I wasn't confident enough for Round 3:
A little bit later, I saw the girls walk by.  I pointed them out to Seagull and he joked that two guys were following right behind them instead of leading them like we did.  Seagull did it more, but I was at least walking around outside holding my girls hand.

While at the gym, I realized the move was to open them again.  Now that the boyfriend was placated, the girls would have been free to celebrate my target's birthday.

21 year old girl:
As I'm typing this, I smile about this point of information.  As I mentioned, it was my target's birthday and she just turned 21.  It's pretty cool that I'm old enough to be her father and I still kissed her and had a chance to hook up with her if I had a bit more confidence and my skills weren't still in the rebuilding stage.

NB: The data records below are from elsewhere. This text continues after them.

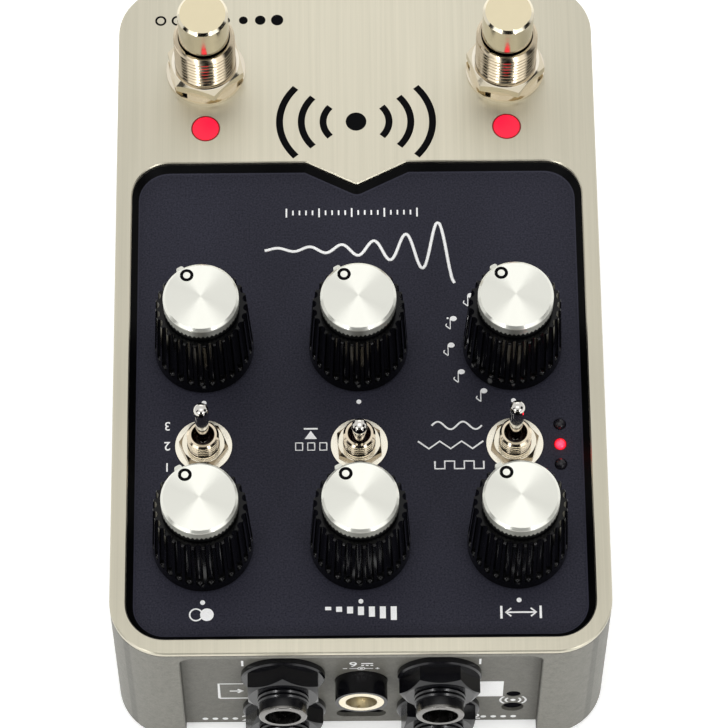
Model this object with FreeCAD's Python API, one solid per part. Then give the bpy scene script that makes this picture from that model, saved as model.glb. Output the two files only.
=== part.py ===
import FreeCAD, Part

import math
import os

from FreeCAD import Vector

# A two-switch echo pedal, in millimetres.
# X runs across, Y from the footswitches at the front to the sockets at the rear, Z up.
# The shapes are laid out about the middle of the casing, with the floor at Z = 0.

# Casing
case_width = 92.0
case_length = 140.8
case_height = 40.0
case_corner = 10.5
case_wall = 2.5
case_skin = 2.4
case_chamfer = 0.4
faceplate_thickness = 1.0
faceplate_chamfer = 0.2

# Base
foot_height = 2.0
foot_radius = 6.0
foot_inset = 15.0
foot_chamfer = 0.5
foot_seat_depth = 0.4
base_thickness = 2.0
base_ledge = 1.2
pillar_radius = 3.6
pillar_inset = 6.8
base_screw_radius = 1.5
base_screw_head_radius = 2.8
base_screw_head_height = 1.6
base_screw_length = 9.0
base_screw_recess = 1.2
base_screw_rim = 0.2
base_screw_key = 2.0

# Clearances, each on the radius or on one side
seat_gap = 0.15
hole_gap = 0.1
thread_gap = 0.05
running_gap = 0.06
tip_gap = 0.3

# How far a cutter runs past what it cuts, and a joined shape into its neighbour
overrun = 1.0

# Control deck, the dark tray sunk into the top
deck_margin = 3.0
deck_setback = 39.2
deck_corner = 7.2
deck_drop = 2.2
deck_slope = 1.5
deck_foot_round = 0.8
deck_thickness = 1.2
deck_flange = 1.4
notch_half_width = 9.65
notch_depth = 4.9
notch_shoulder = 2.2
notch_tip = 0.8

# Socket panel at the rear
recess_ear = 12.8
recess_depth = 2.7
recess_lip = 1.6
recess_corner = 2.5
recess_chamfer = 0.25

# Chamfer of every nut: the width of its flat face as a share of its flats, and the slope
nut_face_share = 0.97
nut_chamfer_angle = 30.0

# Knobs and their potentiometers
knob_inset = 17.0
knob_rear_setback = 22.3
knob_row_pitch = 40.4
knob_height = 17.7
knob_lift = 0.5
knob_foot_radius = 9.35
knob_top_radius = 8.5
knob_rim_round = 0.3
knob_foot_round = 0.3
knob_skirt_radius = 7.9
knob_skirt_depth = 6.6
knob_hub_radius = 4.6
knob_hub_gap = 0.6
knob_rest_angle = -60.0
flute_count = 28
flute_radius = 0.72
flute_depth = 0.75
flute_foot_margin = 2.6
cap_radius = 7.0
cap_sink = 0.8
cap_stand = 3.8
cap_chamfer = 0.45
pointer_lift = 0.9
pointer_thickness = 1.0
pointer_width = 1.4
pointer_reach = 8.25
pointer_round = 0.4
pot_width = 11.0
pot_depth = 12.0
pot_round = 1.5
pot_bushing_radius = 3.5
pot_bushing_rise = 0.7
pot_washer_radius = 5.4
pot_washer_thickness = 0.5
pot_nut_flats = 10.0
pot_nut_thickness = 2.0
shaft_radius = 3.0
shaft_flat = 1.6
shaft_seat_depth = 5.0
shaft_grip = 12.0

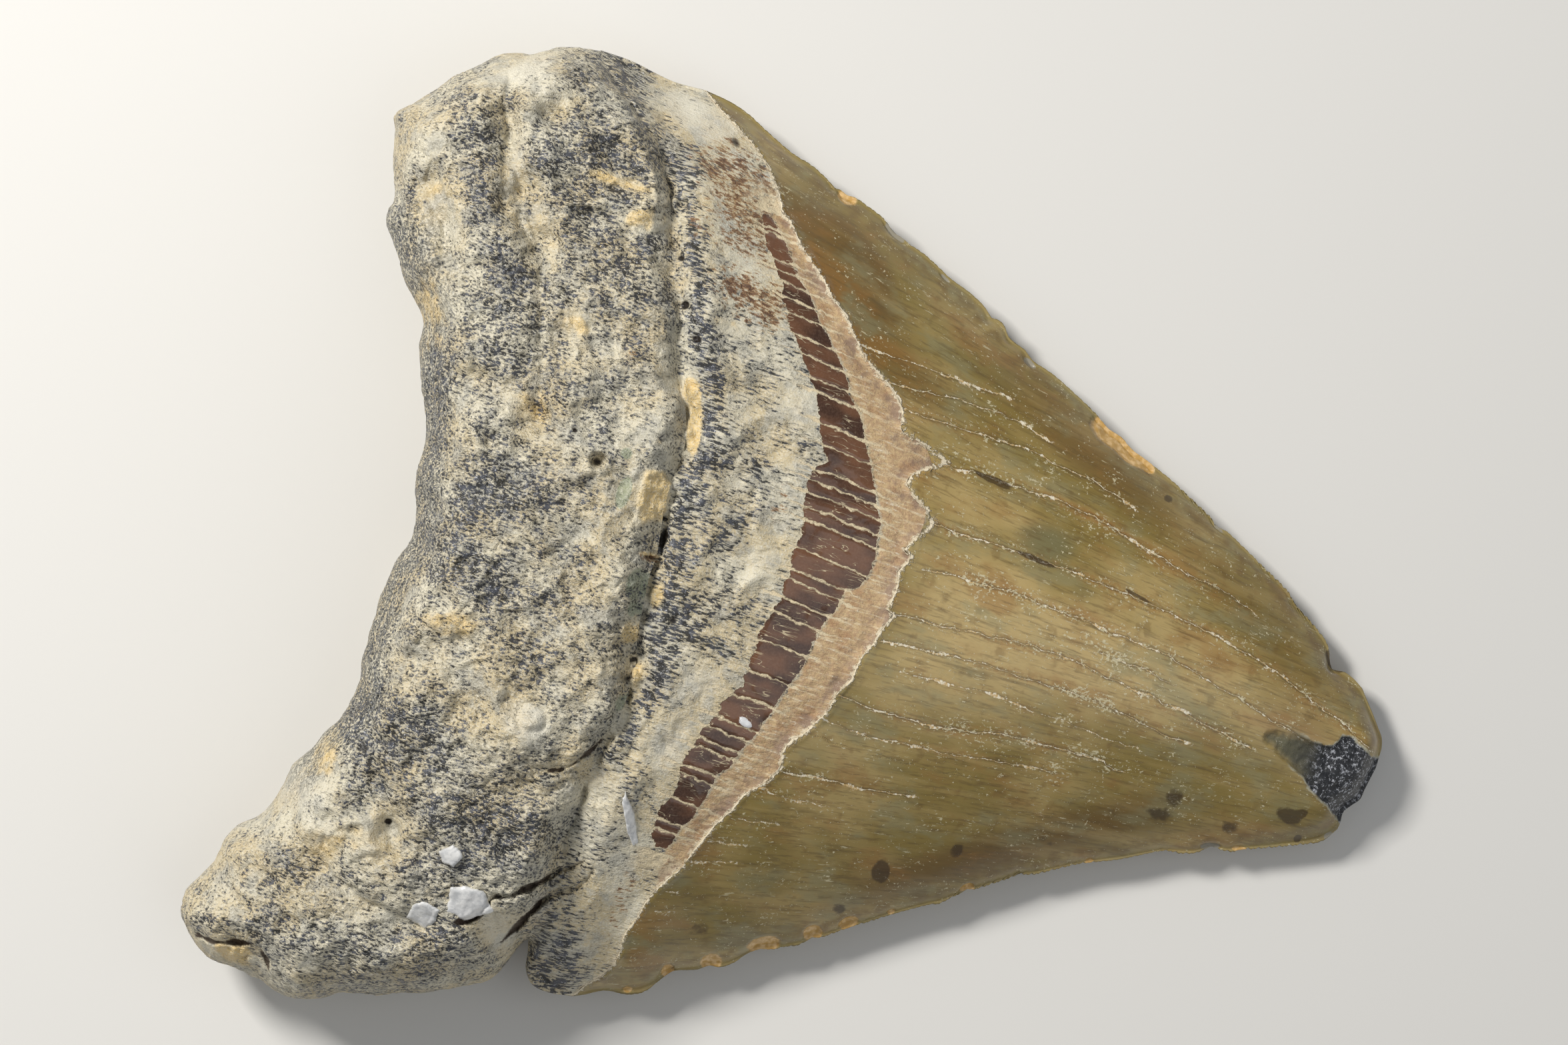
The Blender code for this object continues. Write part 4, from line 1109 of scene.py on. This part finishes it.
def enamelMaterial():
    # olive to golden enamel under streaks, cracks, flecks, spots, chips and the dark tip; one spot is
    # painted shade in a pit and the tip has painted glints
    sheet = Sheet("enamel")
    look = enamelLook
    place = sheet.place
    x, y = place.part("X"), place.part("Y")
    # lines that draw together towards the tip, for streaks and flecks
    flow = y / (1 - (x - 5) * 0.0065)
    flowPlace = sheet.node("ShaderNodeCombineXYZ", {}, {0: x * 0.07, 1: flow, 2: place.part("Z") * 0.3})
    names = ("golden", "brown", "green", "rimShare", "crackCount", "crackGap", "crackForce", "fleck")
    golden, brown, green, rimShare, count, gap, force, fleck = sheet.attributes(*names)
    big = place.stretched(0.6, 1.2, 1).noise(9, 3)
    colour = sheet.mix((big + golden * 0.35).step(0.42, 0.85), look["olive"], look["golden"])
    colour = colour.painted((brown + (big - 0.5) * 0.6).step(0.15, 1) * 0.85, look["brown"])
    colour = colour.painted(green.step(0.2, 1.3) * 0.8, look["green"])
    streaks = flowPlace.noise(0.75, 4, 0.65)
    broad = flowPlace.noise(2.6, 3, 0.6)
    colour = colour.painted(streaks.step(0.52, 0.7) * 0.46, look["streak"])
    colour = colour.painted(broad.step(0.46, 0.72) * 0.42, look["golden"])
    blotch = place.noise(1.6, 3)
    colour = colour.painted(blotch.step(0.56, 0.72) * 0.4, look["brown"])
    tint = place.stretched(0.7, 1.3, 1).noise(5, 4, 0.6)
    amber = (tint + sheet.attribute("amber") * 0.22).step(0.52, 0.72)
    colour = colour.painted(amber * 0.5, look["amber"])
    colour = colour.painted((1 - tint.step(0.34, 0.5)) * 0.5, look["clear"])
    lines = flowPlace.stretched(1.4, 1, 1).noise(0.36, 3, 0.7)
    colour = colour.painted(lines.step(0.5, 0.66) * 0.42, look["streak"])
    nearRim = rimShare.step(0, 0.25) * (1 - rimShare.step(0.3, 0.7)) * 0.5
    colour = colour.painted(nearRim * blotch.step(0.4, 0.6), look["brown"])
    colour = colour.painted(rimShare.step(0.35, 0.85) * 0.6, look["edge"])
    colour = colour.painted(sheet.attribute("serration").step(0.2, 0.9) * 0.2, (66, 54, 28))

    # cracks: pale filled lines, broken into flecks, with a thin dark edge
    waver = (place.stretched(0.7, 1.4, 1).noise(0.7, 3, 0.6) - 0.5) * 0.5
    away = abs((count - count.rounded()) * gap + waver)
    broken = flowPlace.stretched(7, 1, 1).noise(1.5, 3, 0.6)
    grains = place.noise(0.45, 3, 0.7)
    width = (broken * 1.2 + grains * 0.6).step(0.9, 1.28) * 0.38 + 0.045
    shown = (abs(force) * 1.3 + broken * 1.6 + grains * 1.4 - 1.84).step(0, 0.35)
    pale = (1 - (away / width).step(0.5, 1.15)) * shown
    stain = (1 - away.step(0.1, 1.1)) * abs(force) * (broad + grains - 0.5).step(0.42, 0.75)
    colour = colour.painted(stain * 0.7, look["amber"])
    darkLine = (1 - (away - 0.08).step(0.02, 0.22)) * (abs(force) * 1.5 - broken).step(0.1, 0.6)
    colour = colour.painted(darkLine * 0.55, look["streak"])
    crackTone = sheet.mix(grains.step(0.42, 0.62), look["ochre"], look["crack"])
    isPale = force.step(-0.05, 0.15)
    colour = colour.painted(pale * isPale * 0.92, crackTone)

    # fine pale dashes along the crown, and tiny flecks, thicker where the surface is worn
    dashes = flowPlace.stretched(1.8, 1, 1).noise(0.26, 3, 0.6)
    fine = place.stretched(0.8, 1.1, 1).noise(0.33, 3, 0.7)
    clouds = place.noise(2.6, 4, 0.7)
    beside = (1 - away.step(0.1, 1.3)) * abs(force)
    worn = (dashes + clouds * 0.35 + fleck * 0.07).step(0.84, 0.91) * 0.75
    worn = worn.most((fine + clouds * 0.45 + fleck * 0.1 + beside * 0.06).step(0.865, 0.92)) * 0.85
    colour = colour.painted(worn, look["pale"])

    # dark spots of the enamel, and painted shade in the pit of the nick at 51.9, 12.6
    spotAndPitShade = (sheet.attribute("spotAndPitShade") + (place.noise(0.7, 3) - 0.5) * 0.7).step(0.35, 0.75)
    colour = colour.painted(spotAndPitShade * 0.78, look["spotAndPitShade"])

    # the pale ragged line where the enamel begins
    line = (sheet.attribute("fromLine") + (place.noise(0.45, 3, 0.75) - 0.5) * 2).step(0.4, 0.8)
    colour = colour.painted(line * 0.9, look["line"])
    chip = (sheet.attribute("chip") + (place.noise(0.6, 3) - 0.5) * 0.6).step(0.35, 0.7)
    chipTone = sheet.mix(place.noise(0.5, 3).step(0.4, 0.65), look["chip"], (226, 190, 134))
    colour = colour.painted(chip * 0.9, chipTone)
    greyChip = (sheet.attribute("greyChip") + (place.noise(0.5, 3) - 0.5) * 0.8).step(0.4, 0.7)
    colour = colour.painted(greyChip * 0.8, (150, 146, 134))

    # the dark broken tip, with a pale rim and a granular middle whose pale specks are painted glints
    tipIn = sheet.attribute("tipPatch") + (place.noise(0.8, 4, 0.6) - 0.5) * 0.9
    soft = 1 - x.step(47.5, 52.5)
    tipShare = tipIn.step(-0.05, 0.15) * (1 - soft) + tipIn.step(-0.2, 1.1) * soft
    tipTone = sheet.mix((x + (blotch - 0.5) * 4).step(47.5, 53.5), look["tipEdge"], look["tip"])
    gritAndGlint = place.noise(0.42, 4, 0.8)
    # painted glints: pale specks in the tip's granular middle
    tipTone = tipTone.painted(gritAndGlint.step(0.54, 0.59) * x.step(51, 53.5) * 0.9, (190, 192, 198))
    tipRim = (1 - abs(tipIn - 0.05).step(0.06, 0.24)) * x.step(48.5, 51)
    colour = colour.painted(tipShare, tipTone)
    colour = colour.painted(tipRim * 0.8 * blotch.step(0.35, 0.55), (176, 172, 150))

    height = streaks * 0.25 + broad * 0.3 - pale * 0.35 + worn * 0.15 - chip * 0.3
    height = height + line * 1.2 + tipShare * gritAndGlint * 1.2 - tipShare * 0.6
    rough = look["roughness"] + worn * 0.25 + pale * 0.3 + line * 0.3 + streaks * 0.08 - tipShare * 0.14
    grain = sheet.bump(height, 0.12)
    sheet.feed(Base_Color=colour, Roughness=rough, Coat_Weight=0.18 - line * 0.15, Normal=grain)
    sheet.surface.inputs["Coat Roughness"].default_value = 0.18
    return sheet.material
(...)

I said I've been hard on myself tonight, and I feel even better now as I finish this post.  I really did feel low though because I know I can do better than tonight.  I also am angry that I've allowed myself to be lonely for so long.  I shouldn't let it be acceptable to get laid on such an infrequent basis and I'm not getting any younger.

5 years flew by:
I've been fucking around for years instead of getting this part of my life handled.  I can't believe it's been 5 years since I met Nintendo that one summer.  That was a crazy year when I went out nonstop and I can't believe how I let my game get so weak.

Anyway, I think I'm determined now to make it right.  I'm fortunate that Seagull can go out most of the upcoming weeks this summer which I didn't think would happen again.

I need to push on and I need to also work on that challenge of being more friendly and talkative in my everyday life.  Again, I'm suffering from being introverted most of the week and then having to bring out my fun, outgoing self on the weekends when it would be way easier just to maintain it through the week so I don't need to be that much more outgoing.  My Asian PUA friend and Seagull can go out once or twice a week and be mostly on, but I can't so I need to make things easier on myself by forcing interactions during the week.